Though a peace deal with the FARC will reduce violence in the region, it won't necessarily rid Colombia or neighboring countries of all crime, says Isacson. Removing them from the picture will not end the drug trade, for instance. The FARC typically supply coca directly to intermediaries, whether Mexican or Colombian drug traffickers, staying out of the international aspect of the trade. Even if the FARC in name disappears, the rural areas where coca is grown and where the FARC have their fronts would still be dependent on coca money and continue to supply the chain.
Mr. Shifter says that with the FARC out of the picture, “it would make it easier to deal with other problems, including poverty or the drug trade, that help fuel widespread insecurity throughout the region."
“True, it is only one factor among many, but it is a critical factor, with huge symbolic significance,” Shifter says.
It could also impact how Colombia leans politically in the future. While leftist politics have emerged across Latin America from the radical left in Venezuela to the moderate left of Brazil, Colombia, the region’s No. 4 economy, has elected solidly right and center-right candidates as president. Part of the reason, says Isacson, is that the right in Colombia has always been quick to link leftist candidates to guerrillas, leaving little space for the left.
“It would create a lot more room for a democratic left, who are quite ascendant elsewhere in Latin America,” says Isacson. “That would add more … credibility to the tendency in the region.”
US-Latin American relations
Meanwhile, US-Latin American relations could also shift with an end to the FARC. US attention on Latin America, since the beginning of this century, has largely revolved around counter-narcotics strategy, first under Plan Colombia and later with the Merida Initiative in Mexico and Central America, where much of the violence of drug trafficking is now centered. US financial support to Colombia has waned as the violence has, but the end of the FARC could permanently change its relationship with Colombia.
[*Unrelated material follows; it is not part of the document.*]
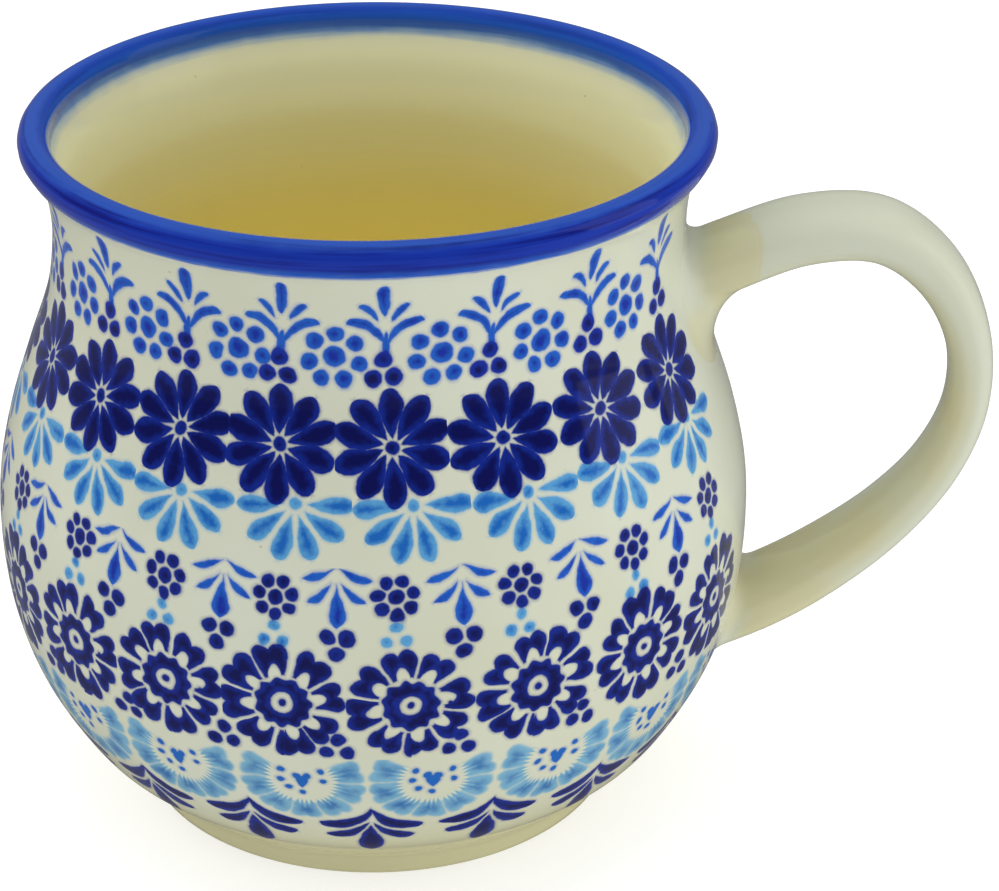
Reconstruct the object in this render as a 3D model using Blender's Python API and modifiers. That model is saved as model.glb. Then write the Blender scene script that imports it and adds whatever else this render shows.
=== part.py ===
"""A belly mug in stoneware: a turned vessel with a rolled lip and a foot ring, a pulled strap handle,
and the two slip collars that lute the handle to the wall.

Metres, +Z up. +X points towards the handle. The origin is the middle of the footprint of the whole
mug, on the surface that it stands on, so the vessel's own axis stands at AXIS_X.
"""

import math

import bmesh
import bpy
import numpy as np

# The vessel, measured from its own axis.
LIP_CENTRE = (0.04533, 0.09905)  # radius and height of the middle of the lip's roll
LIP_ROLL = 0.00217               # radius of the roll, half of the wall's thickness at the lip
LIP_OUTER_END = -30.0            # degrees: where the outer wall takes over from the roll
LIP_INNER_END = 210.0            # degrees: where the inner wall takes over from the roll
LIP_POINTS = 9
BELLY_RADIUS = 0.0535

# Outer wall, (radius, height) from the lip's flare down to the top of the foot.
OUTER_WALL = (
    (0.0466, 0.0970), (0.0452, 0.0955), (0.0443, 0.0932), (0.0437, 0.0892), (0.0437, 0.0846),
    (0.0449, 0.0768), (0.0483, 0.0672), (0.0513, 0.0581), (0.0532, 0.0490), (BELLY_RADIUS, 0.0399),
    (0.0525, 0.0308), (0.0498, 0.0217), (0.0449, 0.0126), (0.0408, 0.0082), (0.0371, 0.0052),
    (0.0357, 0.0037),
)

# Inner wall, (radius, height) from the middle of the floor up to the lip.
INNER_WALL = (
    (0.0180, 0.0072), (0.0300, 0.0088), (0.0386, 0.0134), (0.0449, 0.0222), (0.0480, 0.0312),
    (0.0490, 0.0400), (0.0487, 0.0490), (0.0469, 0.0578), (0.0440, 0.0665), (0.0408, 0.0760),
    (0.0395, 0.0846), (0.0398, 0.0892), (0.0409, 0.0935), (0.0422, 0.0962),
)
FLOOR_TOP = 0.0070

# Foot ring: a flat land between two small rounded edges, and a recess under the floor.
FOOT_OUTER_RADIUS = 0.0349
FOOT_INNER_RADIUS = 0.0298
FOOT_EDGE = 0.0007
FOOT_EDGE_POINTS = 4
RECESS_HEIGHT = 0.0022
RECESS_SLOPE = 0.0012            # how much further in the recess's ceiling starts than its wall

# Handle: the middle line of the strap, (distance from the vessel's axis, height), top to bottom.
HANDLE_LINE = (
    (0.0407, 0.0770), (0.0490, 0.0812), (0.0598, 0.0855), (0.0703, 0.0858), (0.0784, 0.0800),
    (0.0831, 0.0706), (0.0836, 0.0602), (0.0801, 0.0505), (0.0736, 0.0419), (0.0652, 0.0345),
    (0.0562, 0.0286), (0.0440, 0.0228),
)
STRAP_HALF_WIDTH = 0.0071
STRAP_HALF_THICKNESS = 0.0040
STRAP_SQUARENESS = 2.6           # exponent of the section: 2 is an ellipse, more is boxier
# How much thicker or thinner the strap is at each point of its line: full at the roots, slim at the turn.
STRAP_FULLNESS = (1.06, 1.04, 1.00, 0.96, 0.89, 0.80, 0.78, 0.82, 0.90, 0.99, 1.05, 1.08)

# Slip collars: how far they stand off the wall, and how much they flare where the strap's line ends.
COLLAR_HEIGHT = 0.0030
COLLAR_FLARE = 0.9
TOUCHING_GAP = 0.0003

HANDLE_REACH = 0.0871            # from the vessel's axis to the back of the strap
AXIS_X = (BELLY_RADIUS - HANDLE_REACH) / 2

TURNS = 48                       # steps around the vessel, and around the solids that trim what meets it
SPAN_POINTS = 2                  # points on each span of a turned wall
STRAP_SPAN_POINTS = 6
SECTION_POINTS = 24
JOIN_DISTANCE = 0.00002          # points closer than this on the vessel's axis are one
WELD_DISTANCE = 0.00001          # points closer than this on a strap's end are one
SHARP_ANGLE = 40.0               # degrees: edges that bend more than this stay crisp

GLAZE = (0.79, 0.77, 0.68, 1.0)
GLAZE_ROUGHNESS = 0.16


def smooth_line(points, per_span):
    """A curve through the points: Catmull-Rom, each span a cubic with its neighbours' slopes."""
    path = np.array(points, dtype=float)
    path = np.vstack([2 * path[0] - path[1], path, 2 * path[-1] - path[-2]])
    t = (np.arange(per_span) / per_span)[:, None]
    spans = []
    for before, start, end, after in zip(path, path[1:], path[2:], path[3:]):
        spans.append(0.5 * (2 * start + (end - before) * t
                            + (2 * before - 5 * start + 4 * end - after) * t ** 2
                            + (3 * start - before - 3 * end + after) * t ** 3))
    spans.append(path[-2][None])
    return np.vstack(spans)


def arc(centre, radius, first, last, count):
    """Points on a circle arc, from angle first to angle last in degrees."""
    angles = np.radians(np.linspace(first, last, count))
    return np.column_stack([centre[0] + radius * np.cos(angles), centre[1] + radius * np.sin(angles)])


def vessel_profile():
    """The wall's outline from the middle of the floor, up inside, over the lip and down outside."""
    edge = FOOT_EDGE
    return np.vstack([
        [(0.0, FLOOR_TOP)],
        smooth_line(INNER_WALL, SPAN_POINTS),
        arc(LIP_CENTRE, LIP_ROLL, LIP_INNER_END, LIP_OUTER_END, LIP_POINTS),
        smooth_line(OUTER_WALL, SPAN_POINTS),
        arc((FOOT_OUTER_RADIUS - edge, edge), edge, 0.0, -90.0, FOOT_EDGE_POINTS),
        arc((FOOT_INNER_RADIUS + edge, edge), edge, -90.0, -180.0, FOOT_EDGE_POINTS),
        [(FOOT_INNER_RADIUS - RECESS_SLOPE, RECESS_HEIGHT), (0.0, RECESS_HEIGHT)],
    ])


def swollen_profile(offset):
    """The outer wall pushed outwards by offset along its normals, closed on the axis."""
    wall = smooth_line(OUTER_WALL, SPAN_POINTS)
    slope = np.gradient(wall, axis=0)
    slope /= np.linalg.norm(slope, axis=1)[:, None]
    normals = np.column_stack([-slope[:, 1], slope[:, 0]])
    wall = wall + offset * normals
    return np.vstack([[(0.0, wall[0, 1])], wall, [(0.0, wall[-1, 1])]])


def new_collection(name):
    collection = bpy.data.collections.new(name)
    bpy.context.scene.collection.children.link(collection)
    return collection


def finish(name, colour, roughness):
    material = bpy.data.materials.new(name)
    material.use_nodes = True
    shader = material.node_tree.nodes["Principled BSDF"]
    shader.inputs["Base Color"].default_value = colour
    shader.inputs["Roughness"].default_value = roughness
    shader.inputs["Metallic"].default_value = 0.0
    return material


def turned(name, profile, steps, collection):
    """A profile in the XZ plane turned about the vessel's axis with a Screw modifier."""
    mesh = bpy.data.meshes.new(name)
    points = [(radius, 0.0, height) for radius, height in profile]
    edges = [(i, i + 1) for i in range(len(points) - 1)]
    mesh.from_pydata(points, edges, [])
    piece = bpy.data.objects.new(name, mesh)
    piece.location.x = AXIS_X
    collection.objects.link(piece)
    screw = piece.modifiers.new("turn", 'SCREW')
    screw.axis = 'Z'
    screw.angle = math.tau
    screw.steps = steps
    screw.render_steps = steps
    screw.use_merge_vertices = True
    screw.merge_threshold = JOIN_DISTANCE
    screw.use_smooth_shade = True
    return piece


def section_curve():
    """The strap's section, |x/a|^n + |y/b|^n = 1, as a closed flat curve that the strap is drawn with."""
    curve = bpy.data.curves.new("strap_section", 'CURVE')
    curve.dimensions = '2D'
    spline = curve.splines.new('POLY')
    spline.points.add(SECTION_POINTS - 1)
    power = 2.0 / STRAP_SQUARENESS
    for point, turn in zip(spline.points, np.arange(SECTION_POINTS) / SECTION_POINTS * math.tau):
        across, along = math.cos(turn), math.sin(turn)
        x = STRAP_HALF_WIDTH * math.copysign(abs(across) ** power, across)
        y = STRAP_HALF_THICKNESS * math.copysign(abs(along) ** power, along)
        point.co = (x, y, 0.0, 1.0)
    spline.use_cyclic_u = True
    guide = bpy.data.objects.new("strap_section", curve)
    bpy.context.scene.collection.objects.link(guide)
    return guide


def strap(name, line, collection):
    """A closed mesh swept along line, whose rows are (distance, height, fullness)."""
    guide = section_curve()
    curve = bpy.data.curves.new(name, 'CURVE')
    curve.dimensions = '3D'
    curve.twist_mode = 'MINIMUM'
    curve.bevel_mode = 'OBJECT'
    curve.bevel_object = guide
    curve.use_fill_caps = True
    spline = curve.splines.new('POLY')
    spline.points.add(len(line) - 1)
    for point, (distance, height, fullness) in zip(spline.points, line):
        point.co = (distance, 0.0, height, 1.0)
        point.radius = fullness
    rail = bpy.data.objects.new(name + "_rail", curve)
    rail.location.x = AXIS_X
    collection.objects.link(rail)
    bpy.context.view_layer.update()
    evaluated = rail.evaluated_get(bpy.context.evaluated_depsgraph_get())
    mesh = bpy.data.meshes.new_from_object(evaluated)
    mesh.name = name
    piece = bpy.data.objects.new(name, mesh)
    piece.matrix_world = rail.matrix_world
    collection.objects.link(piece)
    for guide_object in (rail, guide):
        bpy.data.objects.remove(guide_object)
    shell = bmesh.new()
    shell.from_mesh(mesh)
    bmesh.ops.remove_doubles(shell, verts=shell.verts, dist=WELD_DISTANCE)
    bmesh.ops.recalc_face_normals(shell, faces=shell.faces)
    shell.to_mesh(mesh)
    shell.free()
    return piece


def shade_round(piece):
    piece.data.shade_smooth()
    piece.data.set_sharp_from_angle(angle=math.radians(SHARP_ANGLE))


def cut(piece, cutter, operation):
    boolean = piece.modifiers.new(cutter.name, 'BOOLEAN')
    boolean.operation = operation
    boolean.solver = 'EXACT'
    boolean.object = cutter


def wall_cutter(name, offset, collection):
    """A solid of the vessel's outer shape grown by offset, used to trim what meets the wall."""
    cutter = turned(name, swollen_profile(offset), TURNS, collection)
    cutter.hide_render = True
    cutter.display_type = 'WIRE'
    return cutter


def handle_rows():
    rows = np.column_stack([np.array(HANDLE_LINE), np.array(STRAP_FULLNESS)])
    return smooth_line(rows, STRAP_SPAN_POINTS)


def collar_rows(stretch, wall_end):
    """A root's stretch of the strap's line, flaring as the square of the way to its end in the wall."""
    way = np.linspace(1.0, 0.0, len(stretch))
    if wall_end == "last":
        way = way[::-1]
    fuller = stretch.copy()
    fuller[:, 2] *= 1.0 + COLLAR_FLARE * way ** 2
    return fuller


def build():
    for old in list(bpy.data.objects):
        bpy.data.objects.remove(old)
    parts = new_collection("stoneware_mug")
    cutters = new_collection("cutters")

    body = turned("body", vessel_profile(), TURNS, parts)
    body.data.materials.append(finish("painted_glaze", GLAZE, GLAZE_ROUGHNESS))

    rows = handle_rows()
    handle = strap("handle", rows, parts)
    handle.data.materials.append(finish("handle_glaze", GLAZE, GLAZE_ROUGHNESS))
    shade_round(handle)
    cut(handle, wall_cutter("handle_trim", COLLAR_HEIGHT + TOUCHING_GAP, cutters), 'DIFFERENCE')

    collar_inner = wall_cutter("collar_inner_trim", TOUCHING_GAP, cutters)
    collar_outer = wall_cutter("collar_outer_trim", COLLAR_HEIGHT, cutters)
    root_rows = 2 * STRAP_SPAN_POINTS
    roots = {
        "upper_collar": collar_rows(rows[:root_rows + 1], "first"),
        "lower_collar": collar_rows(rows[-root_rows - 1:], "last"),
    }
    for name, flared_rows in roots.items():
        collar = strap(name, flared_rows, parts)
        collar.data.materials.append(finish(name + "_slip", GLAZE, GLAZE_ROUGHNESS))
        shade_round(collar)
        cut(collar, collar_outer, 'INTERSECT')
        cut(collar, collar_inner, 'DIFFERENCE')


build()
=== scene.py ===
"""Looks for a belly mug in stoneware: cream glaze over rows of flowers, leaves and dots brushed and stamped
in cobalt blues, a cobalt lip, and a plain strap handle.

The vessel is three rings of one turned wall, with a painted glaze each, and the handle is a strap between
two roots of slip. Sizes are metres, and millimetres where a name says so. Places on the painted wall are
millimetres along the wall, down from the top of the lip, and degrees about the vessel's axis.
"""

import math

import bpy
import numpy as np
from mathutils import Matrix, Vector


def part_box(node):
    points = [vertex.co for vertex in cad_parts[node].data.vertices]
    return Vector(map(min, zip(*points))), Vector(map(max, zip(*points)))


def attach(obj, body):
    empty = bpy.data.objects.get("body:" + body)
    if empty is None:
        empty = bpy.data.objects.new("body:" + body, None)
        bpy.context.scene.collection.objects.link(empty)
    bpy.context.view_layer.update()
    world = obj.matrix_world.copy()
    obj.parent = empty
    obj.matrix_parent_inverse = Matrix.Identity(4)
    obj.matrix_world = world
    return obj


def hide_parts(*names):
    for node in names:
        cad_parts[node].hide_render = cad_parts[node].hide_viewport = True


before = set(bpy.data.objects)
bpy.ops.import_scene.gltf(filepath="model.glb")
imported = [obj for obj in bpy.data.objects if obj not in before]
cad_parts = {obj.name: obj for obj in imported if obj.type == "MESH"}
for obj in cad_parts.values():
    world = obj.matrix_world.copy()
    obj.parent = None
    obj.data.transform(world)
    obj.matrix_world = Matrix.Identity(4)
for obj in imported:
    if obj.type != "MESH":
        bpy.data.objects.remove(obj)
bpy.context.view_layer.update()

body_low, body_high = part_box("body")
AXIS_X = (body_low[0] + body_high[0]) / 2
WALL_REACH = (body_high[1] - body_low[1]) / 2

# The vessel's wall, (radius, height) measured from its own axis.
LIP_CENTRE = (0.04533, 0.09905)
LIP_ROLL = 0.00217
OUTER_WALL = (
    (0.0466, 0.0970), (0.0452, 0.0955), (0.0443, 0.0932), (0.0437, 0.0892), (0.0437, 0.0846),
    (0.0449, 0.0768), (0.0483, 0.0672), (0.0513, 0.0581), (0.0532, 0.0490), (0.0535, 0.0399),
    (0.0525, 0.0308), (0.0498, 0.0217), (0.0449, 0.0126), (0.0409, 0.0083), (0.0378, 0.0057),
    (0.0361, 0.0041), (0.0353, 0.0028), (0.0350, 0.0016),
)
INNER_WALL = (
    (0.0, 0.0070), (0.0180, 0.0072), (0.0300, 0.0088), (0.0386, 0.0134), (0.0449, 0.0222),
    (0.0480, 0.0312), (0.0490, 0.0400), (0.0487, 0.0490), (0.0469, 0.0578), (0.0440, 0.0665),
    (0.0408, 0.0760), (0.0395, 0.0846), (0.0398, 0.0892), (0.0409, 0.0935), (0.0422, 0.0962),
)
FOOT_OUTER = 0.0349
FOOT_INNER = 0.0298
FOOT_EDGE = 0.0007
RECESS_HEIGHT = 0.0022
RECESS_START = 0.0286
NECK_RING_END = 0.0460           # metres along the outer wall where the neck ring gives way to the belly
BELLY_RING_END = 0.0743
ROW_STEP = 0.0008
TURN_STEPS = 288
SPAN_STEPS = 14                  # rows worked out between two points of the wall's lines
LIP_STEPS = 20
FOOT_STEPS = 7
ON_AXIS = 1e-6
PAINT_SPAN = 0.4                 # metres of wall that the UV map's height covers, the lip's top in its middle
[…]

It could also change the American relationship with others in the region, perhaps most surprisingly with Cuba. As Andres Oppenheimer, an opinion writer for the Miami Herald, explains, successful talks might mean the US has to remove Cuba from its terrorist nation list.
“Here’s why,” Mr. Oppenheimer writes in a piece dated Sept. 12.
Cuba, which is playing a key mediation role in Colombia’s peace talks, was kept on the U.S. State Department’s annual black list of “sponsors of terrorism” earlier this year – alongside Iran, Sudan, and Syria – mainly because it gives safe haven to FARC rebels and members of the Basque separatist group ETA.
But if Colombia signs a peace treaty with the FARC and the Colombian rebels become a legitimate political party, it will be much harder for the U.S. State Department to justify keeping Cuba on the terrorism list, critics of the US trade embargo on Cuba — Democrats and Republicans — say. You cannot be a sponsor of terrorism if the people you are accused of harboring are no longer terrorists, they argue.